Em Machado, pressente-se sempre
que há alguma coisa mais oculta, sem se saber exatamente o quê -- e nada,
absolutamente nada, o explica
satisfatoriamente. Sente-se que existe sempre algo a descobrir numa obra construída sob medida ao estilo e espírito
machadianos: sutil, insinuante, ambíguo, dissimulado. Machado sempre cultivou a
dúvida, o ‘traiu ou não traiu’(implícito em sua maior obra, a grandiosa Dom Casmurro), ‘insinuou ou não’,
‘seduziu ou não’, ‘mentiu ou não’, ‘fez ou não fez’ (um teor ‘hamletiano’, a ligá-lo e
referenciá-lo a Shakespeare, uma de suas maiores admirações e citação
constante – e outro dos grandes interlocutores de Freud, assim exposto no
livro).
O Unheimlich machadiano expressa-se e emerge, em quase turbulência,
em contos como “Um para o outro”, “O anjo das donzelas”, “A causa secreta”, “A
segunda vida”, “O enfermeiro” : e em seus contos fantásticos -- 17 deles
lapidares exemplares do gênero, claros tributários de Hoffmann e Heine (ambos arrolados por Freud,
no livro, como fontes do Unheimlich, ambos fonte e objeto de constantes e ativas leituras de Machado). Em Machado, o
fantástico obedece a formas e expressões que fogem a determinados padrões,
transitando pelo terreno fronteiriço entre o estranho e o maravilhoso,entre o
insólito e o inusitado, entre o exótico e o onírico, por vezes um fantástico
diluído em meio ao sonho, no teor onírico da narrativa o fantástico se
originando e se manifestando no plano inconsciente.

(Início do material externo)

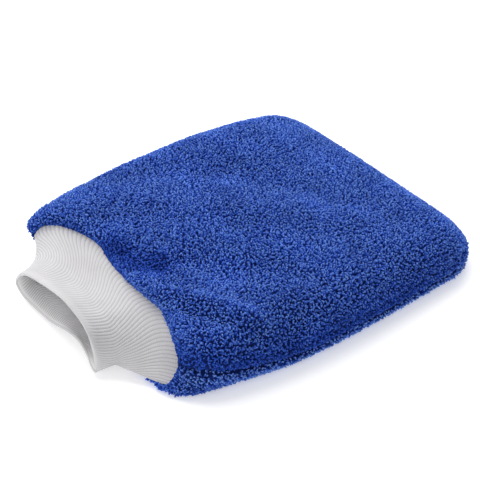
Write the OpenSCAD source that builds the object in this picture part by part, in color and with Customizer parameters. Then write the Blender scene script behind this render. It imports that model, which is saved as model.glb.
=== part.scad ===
// Wash mitt: a flat pillow of terry cloth with a rib-knit cuff.
// The terry body is two panels sewn together round three sides and turned right side out.
// The cuff is a tube of rib knit, folded double, sewn into the open end of the body.
// Millimetres, +Z up, the mitt lies on its lower panel. +X points from the cuff to the finger end.

/* [Terry body] */
// Length of the terry body from the sides of its mouth to the finger end
body_length = 200; // [170:1:230]
// Greatest width of the terry body
body_width = 191; // [170:1:210]
// Width of the terry body at its shoulders, beside the cuff
shoulder_width = 164; // [155:1:168]
// Width of the terry body near the finger end, before its corners round off
tip_width = 184; // [165:1:186]
// Height of the middle of the body above the table
body_height = 33.5; // [31:0.5:40]
// Height of the body at its shoulders
shoulder_height = 30.5; // [30:0.5:32]
// Height of the body just inside the finger end
tip_height = 23; // [22:0.5:28]
// Radius in plan of the two corners at the finger end
corner_radius = 30; // [26:1:36]
// How far in from the edge seam the upper panel takes to roll over to its top
upper_roll = 24; // [20:1:26]
// How far in from the edge seam the lower panel takes to reach the table
lower_roll = 8; // [7:0.5:9]
// Thickness of the upper panel, pile included
upper_thickness = 7; // [5:0.5:8]
// Thickness of the lower panel, pile included
lower_thickness = 5; // [4:0.5:5.5]
// Height of the edge seam at the shoulders
shoulder_seam_height = 14; // [12:0.5:15]
// Height of the edge seam along the rest of the body
seam_height = 7; // [7:0.5:8]

/* [Mouth] */
// Width of the mouth that the cuff is sewn into
mouth_width = 137; // [132:1:139]
// Height above the table of the top of the mouth
mouth_top = 28.4; // [28:0.2:28.6]
// Height above the table of the bottom of the mouth
mouth_bottom = 5; // [4:0.2:5.2]
// How far the upper edge of the mouth lies in from its sides
mouth_upper_inset = 14; // [12:1:15]
// How far the lower edge of the mouth reaches out past its sides
mouth_lower_reach = 12; // [8:1:13]

/* [Rib cuff] */
// How far the rim stands out from the sides of the mouth
cuff_reach = 26; // [24:1:32]
// Width of the cuff where it is sewn into the mouth
cuff_seam_width = 134; // [130:1:134]
// Width of the cuff's flat rim
cuff_rim_width = 87; // [84:1:92]
// Height above the table of the top of the rim
cuff_rim_top = 33; // [30:0.5:34]
// How far the cuff leans to the far side at its rim
cuff_lean = 9; // [0:1:10]
// Thickness of the cuff's wall, two layers of rib knit
cuff_thickness = 2.6; // [2:0.1:2.8]

/* [Stitching] */
// Diameter of the overlock stitching that wraps the cut edges
overlock_d = 1.8; // [1.4:0.1:1.8]
// Diameter of the needle thread beside it
needle_thread_d = 0.9; // [0.8:0.1:1]

/* [Hidden] */

terry_blue = [0.11, 0.23, 0.62];
rib_white = [0.90, 0.89, 0.88];
thread_blue = [0.07, 0.13, 0.42];
thread_white = [0.95, 0.95, 0.94];

// The origin is under the middle of the whole mitt, cuff included.
origin_x = (body_length - cuff_reach) / 2;
// The body reaches its full width this far from the mouth.
flare_length = 83;
// Over this length from the mouth the edge seam comes down to its lower level.
seam_drop_length = 60;
// The rolled lip of the mouth: its length, and how much it takes off the width and the height.
lip_length = 12;
lip_side = 8;
lip_top = 0.6;
// The curve of the mouth's edge fades out over this length.
mouth_fade_length = 60;
// The mouth sits this much off the middle, and the offset fades out over the second value.
mouth_offset = 3.5;
mouth_offset_length = 30;
// The crown of the upper panel, above its rolled edges.
crown = 1.5;

// The cuff narrows from its seam to its rim as this power of the way left to go.
cuff_taper = 2.6;
// Heights of the cuff where it is sewn in: its top, its side folds and its bottom.
cuff_seam_top = 27.8;
cuff_seam_fold = 14;
cuff_seam_bottom = 5.8;
// How much lower its side folds and its bottom lie at the rim, and how far its top dips between.
cuff_fold_drop = 5.5;
cuff_bottom_drop = 3;
cuff_waist = 3.6;
// Room between the end of the cuff and the mouth's edge, so that the cuff can bend.
cuff_gap_side = 0.5;
cuff_gap_top = 1;
cuff_gap_bottom = 2;
// How far along the cuff its needle thread runs, as a share of the cuff's length.
cuff_needle_share = 0.28;
// Free space between that thread and the inside of the cuff.
thread_gap = 0.9;
// The overlock stitching lies inward of the middle of the cuff's wall, and this far off its end.
overlock_inward = 0.9;
overlock_gap = 1.2;
// The edge stitching starts this far inside the mouth, and lies this far above the seam.
edge_start = 26;
edge_needle_raise = 0.6;
edge_overlock_raise = 1.5;
// Room between the overlock stitching and the inside of the edge seam.
edge_overlock_inset = 3.6;
edge_needle_inset = 0.9;

// Steps in each rolled edge, across the flat part and along the body.
roll_steps = 5;
flat_steps = 8;
side_stations = 11;
end_stations = 6;
cuff_sides = 36;
cuff_stations = 7;
thread_sides = 8;
edge_steps = 14;
corner_steps = 6;

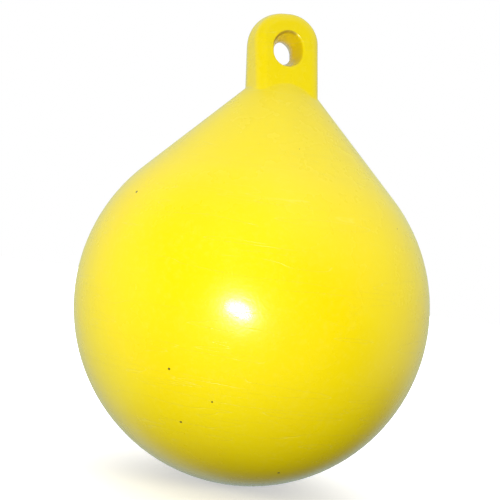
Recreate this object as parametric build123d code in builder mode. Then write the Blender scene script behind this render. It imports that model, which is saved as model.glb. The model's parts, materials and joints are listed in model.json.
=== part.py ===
from build123d import *
from math import cos, radians, sin, tan
import os

# Anchor buoy: a hollow inflated vinyl float with a solid moulded rope eye and a filler valve.
# Millimetres and degrees. +Z runs up the axis towards the eye, +X across the flat of the eye,
# and +Y is the side that carries the valve. The origin is on the axis at the waterline.

# Float
body_diameter = 300.0
shoulder_angle = 44.0
wall = 4.0
draught = 63.0

# Crown of the eye, and the neck of the float that it sits in
crown_foot_radius = 48.0
crown_top_radius = 16.0
neck_bore_radius = 36.0
collar_wall = 5.0
collar_depth = 20.0
neck_flange = 6.0
root_length = 18.0

# Rope eye
eye_height = 86.0
eye_width = 60.5
eye_top_flat = 4.5
eye_foot_thickness = 54.0
eye_tip_thickness = 36.0
eye_foot_spread = 1.0
eye_foot_depth = 20.0
eye_parting_radius = 25.0
eye_side_draft = 11.0
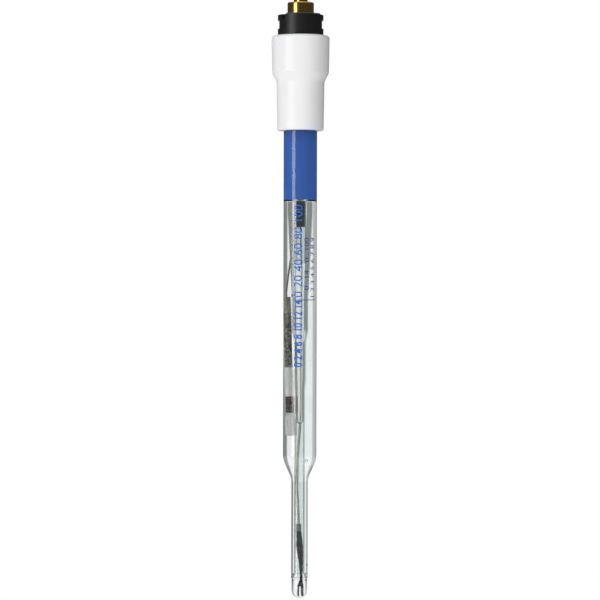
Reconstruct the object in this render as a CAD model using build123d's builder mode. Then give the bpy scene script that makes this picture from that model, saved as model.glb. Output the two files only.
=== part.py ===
from build123d import *
import os

# Combination glass pH electrode with a plug head, in millimetres.
# The origin is on the axis, at the underside of the white head. +Z points to the plug, -Z to the glass tip.

# Glass shaft, a tube with a shoulder down to a slim tip tube
shaft_radius = 6.0
shaft_wall = 1.0
shaft_top = 12.0  # end of the glass inside the head
ground_neck_radius = 5.75  # ground end that the cement grips
ground_neck_start = -0.15  # just below the head, so a holder on the shaft stays clear of it
shoulder_top = -118.05  # corner of shaft and cone
shoulder_bottom = -124.9  # corner of cone and tip tube
shoulder_round = 9.0
tip_round = 6.0
tip_radius = 2.95
tip_wall = 0.65
fire_polish = 0.3

# Ring seal between the tip tube and the stem, and the membrane under it
seal_end = -160.4
seal_height = 1.2  # from the bottom of the round channel to the end of the seal
bulb_radius = 2.8
bulb_wall = 0.35
bulb_bottom = -167.9
bulb_neck_radius = 1.7
bulb_neck_height = 0.5
bulb_shoulder_height = 0.9

# Inner stem, narrowed in two steps
stem_top = 15.0
stem_wide_radius = 3.3
stem_wide_end = -30.0
stem_waist_radius = 2.2
stem_waist_start = -60.0
stem_waist_end = -71.6
stem_middle_radius = 1.65
stem_middle_start = -75.9
stem_middle_end = -88.8
stem_slim_radius = 1.4
stem_slim_start = -93.9
stem_wide_wall = 0.45
stem_middle_wall = 0.4
stem_slim_wall = 0.35
stem_taper_round = 12.0
stem_neck_round = 3.0
stem_flare_start = -158.2

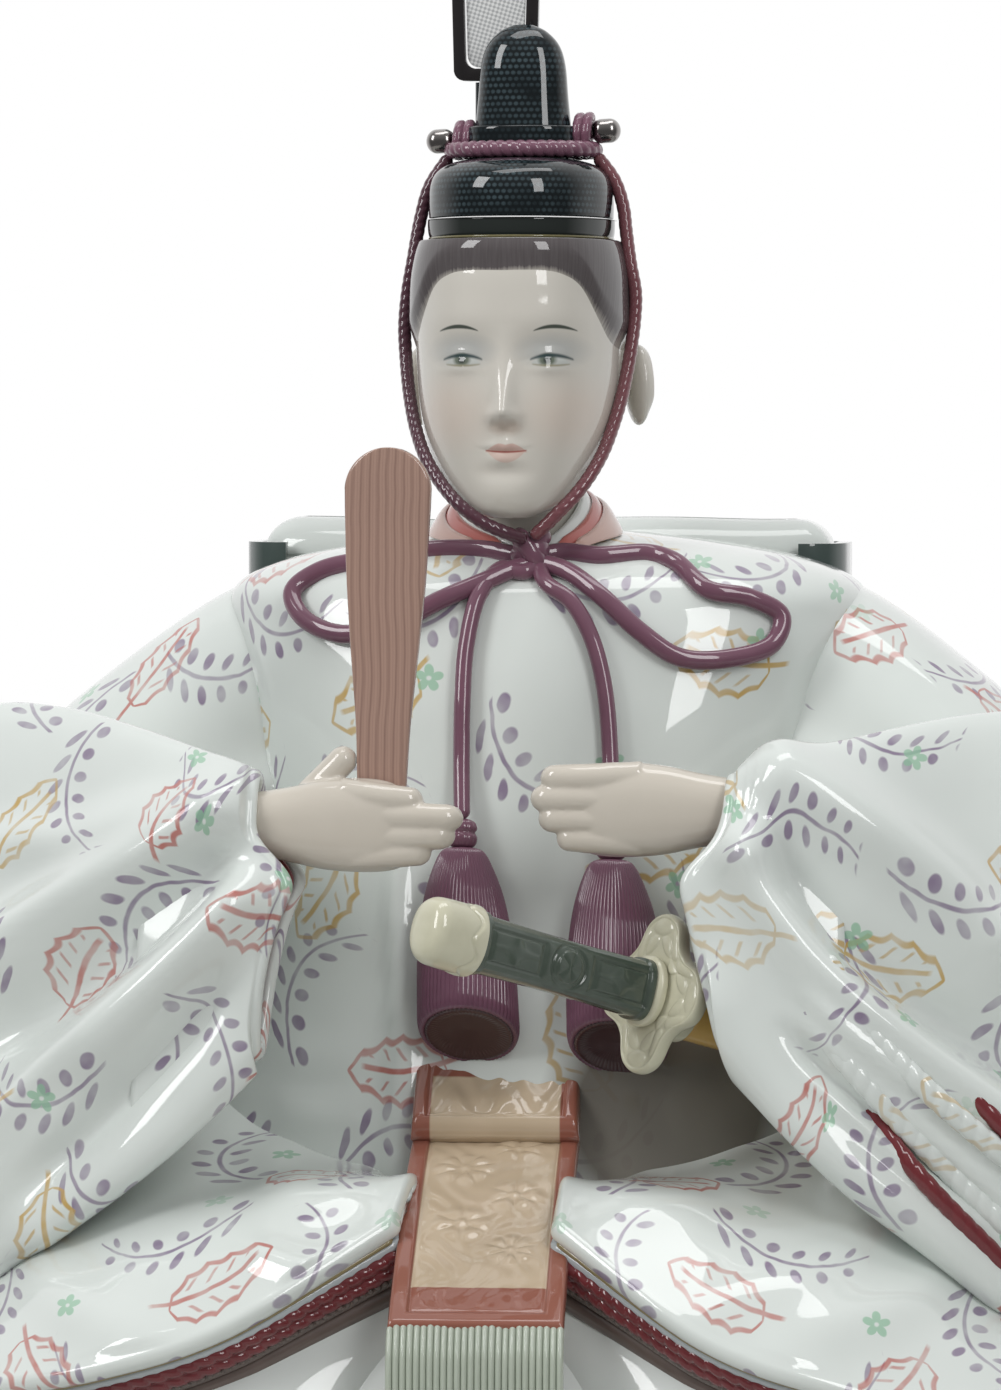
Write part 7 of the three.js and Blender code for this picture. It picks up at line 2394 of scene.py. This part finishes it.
@dataclass(frozen=True)
class Lamp:
    """A soft box.

    Attributes:
        name: what it is.
        place: where it stands, in metres.
        size: its width and height, in metres.
        power: in watts.
        tint: its colour.
    """

    name: str
    place: tuple
    size: tuple
    power: float
    tint: str = "#ffffff"

    def build(self, target: Vector) -> None:
        """Puts the lamp up, turned towards a point."""
        light = bpy.data.lights.new(self.name, "AREA")
        light.shape, light.size, light.size_y = "RECTANGLE", *self.size
        light.energy, light.color = self.power, linear(self.tint)[:3]
        lamp = bpy.data.objects.new(self.name, light)
        lamp.location = self.place
        lamp.rotation_euler = (target - Vector(self.place)).to_track_quat("-Z", "Y").to_euler()
        bpy.context.scene.collection.objects.link(lamp)


@dataclass
class Studio:
    """White surround, pale floor, soft boxes and the camera at the photo's angle."""

    azimuth: float = math.radians(8.0)
    distance: float = 1.05
    focal: float = 5500.0
    sensor_pixels: float = 1001.0
    eye_height: float = 0.205
    shift: float = 49.0
    fall: float = 275.0
    ambient: float = 0.33
    dark: float = 0.14
    film_width: float = 36.0
    floor_radius: float = 0.32
    floor_tone: str = "#c4c4c1"
    target: tuple = (0, -0.03, 0.15)
    lamps: tuple = (Lamp("key", (-0.75, -0.7, 0.8), (0.34, 0.6), 5.4),
                    Lamp("window", (0.62, -0.95, 0.76), (0.3, 0.7), 4.6),
                    Lamp("top", (0.05, -0.1, 1.15), (0.8, 0.3), 3.0))

    def camera(self) -> None:
        """Sets the camera up as the photo was taken."""
        az, pitch = self.azimuth, math.atan2(self.fall, self.focal)
        right = Vector((math.cos(az), math.sin(az), 0))
        level = Vector((-math.sin(az), math.cos(az), 0))
        ahead = level * math.cos(pitch) - Vector((0, 0, math.sin(pitch)))
        up = right.cross(ahead)
        aside = self.shift * self.distance / self.focal
        place = Vector((self.distance * math.sin(az), -self.distance * math.cos(az), self.eye_height))
        place -= right * aside
        lens = bpy.data.cameras.new("camera")
        lens.sensor_fit, lens.sensor_width = "HORIZONTAL", self.film_width
        lens.lens = self.focal / self.sensor_pixels * self.film_width
        view = bpy.data.objects.new("camera", lens)
        view.matrix_world = Matrix(((right.x, up.x, -ahead.x, place.x), (right.y, up.y, -ahead.y, place.y),
                                    (right.z, up.z, -ahead.z, place.z), (0, 0, 0, 1)))
        bpy.context.scene.collection.objects.link(view)
        bpy.context.scene.camera = view

    def world(self) -> None:
        """A white backdrop behind the doll and a dim room in front, which light it less than they show."""
        world = bpy.data.worlds.new("white surround")
        bpy.context.scene.world = world
        world.use_nodes = True
        tree = world.node_tree
        tree.nodes.clear()
        path = add(tree, "ShaderNodeLightPath").outputs
        camera = Term(tree, path["Is Camera Ray"])
        seen = camera.by("MAXIMUM", Term(tree, path["Is Transmission Ray"]))
        seen = seen.by("MAXIMUM", Term(tree, path["Is Glossy Ray"]))
        way = add(tree, "ShaderNodeSeparateXYZ",
                  {0: add(tree, "ShaderNodeTexCoord").outputs["Generated"]}).outputs
        behind = (Term(tree, way[1]) * 1.7 + 0.45).held()
        above = (Term(tree, way[2]) * 1.2 - 0.1).held() * 0.3
        room = behind.by("MAXIMUM", above).by("MAXIMUM", camera) * (1 - self.dark) + self.dark
        bright = (room - self.ambient) * seen + self.ambient
        back = add(tree, "ShaderNodeBackground", {"Color": (1, 1, 1, 1), "Strength": bright})
        add(tree, "ShaderNodeOutputWorld", {"Surface": back.outputs[0]})

    def floor(self) -> None:
        """A plain pale floor."""
        r = self.floor_radius
        rim = [(r * math.cos(a), r * math.sin(a), 0.0) for a in np.linspace(0, 2 * math.pi, 97)[1:]]
        mesh = bpy.data.meshes.new("floor")
        mesh.from_pydata(rim, [], [tuple(range(len(rim)))])
        ground = bpy.data.objects.new("floor", mesh)
        bpy.context.scene.collection.objects.link(ground)
        material = bpy.data.materials.new("white paper")
        material.use_nodes = True
        shader = material.node_tree.nodes["Principled BSDF"]
        shader.inputs["Base Color"].default_value = linear(self.floor_tone)
        shader.inputs["Roughness"].default_value = 0.9
        mesh.materials.append(material)

    def build(self) -> None:
        """Sets everything up."""
        bpy.context.scene.view_settings.view_transform = "Standard"
        for lamp in self.lamps:
            lamp.build(Vector(self.target))
        self.world()
        self.floor()
        self.camera()


# Folds


RIGHT_FOLDS = (
    Crease([[-40, 142], [-55.2, 130.5], [-78.7, 116.2], [-100, 104], [-132, 92]], 6.5, 5.6, 0.12),
    Crease([[-38, 128], [-48, 116.7], [-59.7, 104.1], [-76.5, 87.6], [-92, 72], [-112, 56]], 6.5, 5.6, 0.12),
    Crease([[-37, 112], [-38.0, 97.9], [-50.9, 82.8], [-87.6, 53.9]], 3.0, 4.0, 0.14),
    Crease([[-41.2, 134], [-51, 123], [-65.7, 110.9], [-89.6, 95.3], [-115, 80]], -5.0, 4.6, 0.15),
    Crease([[-41, 112], [-52, 98], [-70, 80], [-88, 64]], -3.6, 3.8, 0.25),
    Crease([[-120, 112], [-92.6, 126.9], [-75.7, 129.6], [-58.4, 136.3], [-44.7, 140.3]], 2.4, 4.5, 0.3),
    Crease([[-88, 100], [-108, 88], [-140, 80]], 4.5, 6.0, 0.3),
    Crease([[-66, 95], [-88, 74], [-108, 58]], -3.0, 3.4, 0.3),
    Crease([[-96, 84], [-112, 72], [-128, 64]], -3.0, 4.0, 0.3))
LEFT_FOLDS = (
    Crease([[41, 144], [49.5, 142.8], [61.8, 136], [75.6, 125], [92, 109], [116, 90]], 6.0, 5.6, 0.12),
    Crease([[40, 136], [45.2, 129.9], [57.4, 112.7], [72.9, 96.9], [90.2, 82.7], [112, 66]], 6.5, 5.2, 0.1),
    Crease([[38, 114], [45.6, 93.6], [61.2, 78.2], [78.4, 64.1], [90.4, 53.1], [100, 46]], 3.0, 4.0, 0.14),
    Crease([[47, 134], [54, 124], [64, 113], [77, 103], [95, 92], [112, 80]], -5.5, 4.4, 0.15),
    Crease([[52.6, 108.8], [64.1, 97.2], [77.2, 86], [90.3, 74.5], [104, 63]], 2.6, 1.7, 0.2),
    Crease([[52.6, 104.6], [64.1, 93], [76.2, 82], [89.3, 70.6], [104, 58]], 2.4, 1.6, 0.2),
    Crease([[50.6, 102], [62, 90], [76, 77.6], [92, 63.6]], -2.6, 1.6, 0.25),
    Crease([[55.6, 93.3], [66.1, 84.6], [78.2, 73.5], [90.3, 62.6]], 2.0, 2.0, 0.25),
    Crease([[88, 122], [108, 106], [136, 94]], 4.5, 6.0, 0.3),
    Crease([[84, 112], [104, 97], [130, 82]], -4.0, 4.5, 0.3))
RIGHT_HANG = ((83, -0.15), (91.5, 0.05), (97, 0.08), (105, 0.2), (112, 0.4), (118, 0.65), (123, 1.0),
              (127, 0.6), (131, 0))
LEFT_HANG = ((80, -0.7), (86.5, -0.6), (96, 0), (104, 0.25), (110, 0.48), (118, 0.75), (124, 1.0),
             (127, 0.8), (131, 0.2), (136, 0))
PALE_ROLLS = (([54, 110], [60, 99], [70, 87], [82, 74], [96, 60]),
              ([60, 112], [66, 102], [76, 91], [88, 80], [104, 66]))
SHOWN_LINING = (([62, 91], [66.4, 86.1], [78.4, 72.1], [92, 57.5]),
                ([82, 92], [88, 85.4], [94, 79], [101, 72]))
KNEE_FOLDS = {
    "right": (Crease([[-92, 60], [-70, 50], [-44, 44]], 1.6, 5.0, 0.35),
              Crease([[-16, 70], [-30, 68], [-50, 74]], 1.8, 2.6, 0.3),
              Crease([[-14, 62], [-26, 58], [-44, 62]], 1.7, 2.6, 0.3),
              Crease([[-15, 54], [-26, 48], [-40, 48]], 1.5, 2.6, 0.3)),
    "left": (Crease([[92, 60], [70, 52], [46, 47]], 1.6, 5.0, 0.35),
             Crease([[16, 70], [30, 68], [52, 73]], 1.8, 3.2, 0.3),
             Crease([[34, 52], [52, 56], [76, 66]], 1.2, 5.0, 0.3))}


# Everything


def main() -> None:
    """Builds the doll and its studio."""
    # the chest paint carries painted shade: a soft dark spot low on the doll's left, where the robe lies in
    # shadow
    hollow = shaded(Motifs(7.0, 33.0, 0.15), "#6d685f", 29.0, 80.0, 20.0, 18.5)
    chest, right_robe, left_robe, knees = (
        Glaze(f"white painted porcelain of the {part}", "robe", ROBE_WHITE).made(paint) for part, paint in (
            ("chest", hollow), ("right sleeve", Motifs(11.0, 34.0, 0.5)),
            ("left sleeve", Motifs(26.0, 34.0, -0.4)), ("knees", Motifs(40.0, 33.0, 0.2))))
    robe = Glaze("white porcelain of the robe", "robe", ROBE_WHITE).made()
    white = Glaze("white porcelain of the trousers", "trousers", "#d9dedb").made()
    head = Head()
    face = head.sizes
    skin = Glaze("flesh tinted porcelain", "skin", "#d3cfc6", mottle=0.02).made(
        painted_face(face.offset + 0.4, face.chin))
    hands = Glaze("flesh tinted porcelain of the hands", "skin", "#d1cabe").made(
        darker_below("#bfb5a7", 6.0, 100.0, 150.0))
    hair_finish = Glaze("grey brown hair glaze", "hair", "#5f5a5b", sheen_under=0.0).made(
        faded("#bdb8af", "#4b4546"))
    black = Glaze("black cap glaze", "cap", "#10171a", ripple=0.012, sheen_under=0.0).made(
        woven("#4a5a60", 1.15))
    band = Glaze("dark grey brim glaze", "cap", "#2b302e", sheen_under=0.0).made()
    gold = Glaze("olive line under the brim", "cap", "#7d7653").made()
    pin = Glaze("dark lustre", "hairpin", "#8f8a88", metallic=1.0, roughness=0.2).made()
    cord = Glaze("purple cord glaze", "cord", "#7a5465").made(darker_below("#502f3f", 5.0, 0.0, 260.0))
    dark_cord = Glaze("dark purple cord glaze", "cord", "#54343f").made()
    red_cord = Glaze("reddish cord glaze", "cord", "#78494f").made()
    tassel = Glaze("purple tassel glaze", "tassel", "#744d60").made(darker_below("#4a2d3b", 4.0, 88.0, 130.0))
    core = Glaze("dark tassel core", "tassel", "#3f2529").made()
    wood = Glaze("brown pink baton glaze", "baton", "#ad8e80").made(grained("#876b60", 1.5))
    grip = Glaze("dark green grip glaze", "grip", "#4f5a50").made(darker_below("#2b332d", 2.2, 0.0, 200.0))
    cream = Glaze("cream relief glaze", "cream", "#d3d1ba").made(darker_below("#b9b69b", 3.0, 0.0, 300.0))
    ochre = Glaze("ochre scabbard glaze", "scabbard", "#cda65c").made()
    sash = Glaze("peach sash glaze", "sash", "#c5b299").made(bordered(SashSizes()))
    fringe = Glaze("celadon fringe glaze", "fringe", "#b9c1b3").made(darker_below("#98a394", 3.0, 20.0, 60.0))
    crimson = Glaze("crimson glaze", "crimson", "#7c3438").made(darker_below("#531d22", 4.0, 0.0, 200.0))
    pale = Glaze("pale grey glaze", "pale", "#b8bfc2").made()
    brown = Glaze("brown hem glaze", "brown", "#6d5f59").made(darker_below("#4b4340", 3.0, 0.0, 100.0))
    olive = Glaze("olive edge line", "pale", "#8f835f").made()
    coral = Glaze("coral collar glaze", "coral", "#b96a63").made()
    pink = Glaze("pinkish collar glaze", "pink", "#c9a79c").made()
    belt = Glaze("dark green belt glaze", "belt", "#46524f").made()
    wire = Glaze("black lacquered wire", "plume_frame", "#2b2829", metallic=0.3).made()
    gauze = Glaze("silver white gauze", "plume_gauze", "#dfe0df", gloss=0.0, roughness=0.6).made(
        netted("#9a9c9e", 1.25))
    trunk = Trunk()
    trunk.build(chest)
    head.build(skin, hair_finish)
    Collars().build((white, coral, pink))
    Cap().build(black, band, gold, pin, cord)
    Plume().build(wire, gauze, black)
    Cords(trunk).build(red_cord, dark_cord, cord, tassel, core)
    Hands().build(hands, wood)
    Sword().build(cream, grip, ochre)
    Sleeve(-1, RIGHT_FOLDS, 7.6, RIGHT_HANG).build(right_robe, crimson)
    Sleeve(1, LEFT_FOLDS, 7.5, LEFT_HANG).build(left_robe, crimson, SHOWN_LINING, PALE_ROLLS)
    Lap().build(knees, white, pale, crimson, brown, olive, KNEE_FOLDS)
    Back().build(robe, belt)
    Sash().build(sash, fringe)
    Studio().build()


if __name__ == "__main__":
    logging.basicConfig(level=logging.INFO, format="%(message)s")
    main()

Machado -- o grande autor do romance
psicológico brasileiro do século XIX e do início do século XX -- em boa parte
de sua ficção, na qual traçou caminhos próprios e peculiares para tratar das
relações entre os homens e as mulheres,
expôe das pequenas coisas, das
passagens a princípio inocentes,
familiares, confortáveis, o outro lado
do estranho, do desconfortável, do desconhecido, alusivos à presença, sempre insidiosa, do
inconsciente.
Especialmente no que se refere à
mulheres, sua leitora predileta ( Machado sempre escreveu sobre mulheres e para
as mulheres e não era segredo preferir
colaborar em publicações cujo público
predominante era feminino, primeiro no Jornal
das Famílias, depois em A Estação) , tinha-as não apenas como capitais protagonistas de seus
romances e contos, mas fazendo delas
verdadeiro Leitmotiv -- sempre
chamando a atenção, nas linhas e entrelinhas de seus textos, para as
necessidades e os direitos da vida afetivo-social e sexual
das mulheres. Notadamente a partir do final da década de 1870, sua obra traz,
para o centro das discussões, a questão da afetividade feminina e de desejo inconsciente -- no que remete a ninguém menos do que Freud
(com este, emerge substancial elo gerado pelo livro), de quem Machado
consubstanciou – sem o conhecer... (Roberto Schwarz sentencia : “Machado
é um autor que em 1880 está dizendo coisas que Freud diria 25 anos depois. Em
Esaú e Jacó, por exemplo, antecipou-se a Freud no ‘complexo de Édipo’”) —
os elementos e conceitos do inconsciente, do psiquismo humano, da sexualidade
feminina, estabelecendo, como Freud,
vetores e pontos de interseção
entre a literatura e a psicanálise.
Machado de Assis e Freud ; Freud,
Machado, os alemães – e suas lingüística,literatura, cultura ; eles (Dichters, autores, pensadores) e eu\nós
(leitores,ledores, cultores) – sob o manto indelével do Uncheimlich, a ‘inquietante estranheza’ pontuando, pautando,
permeando, leituras,reflexões e vidas (de todos).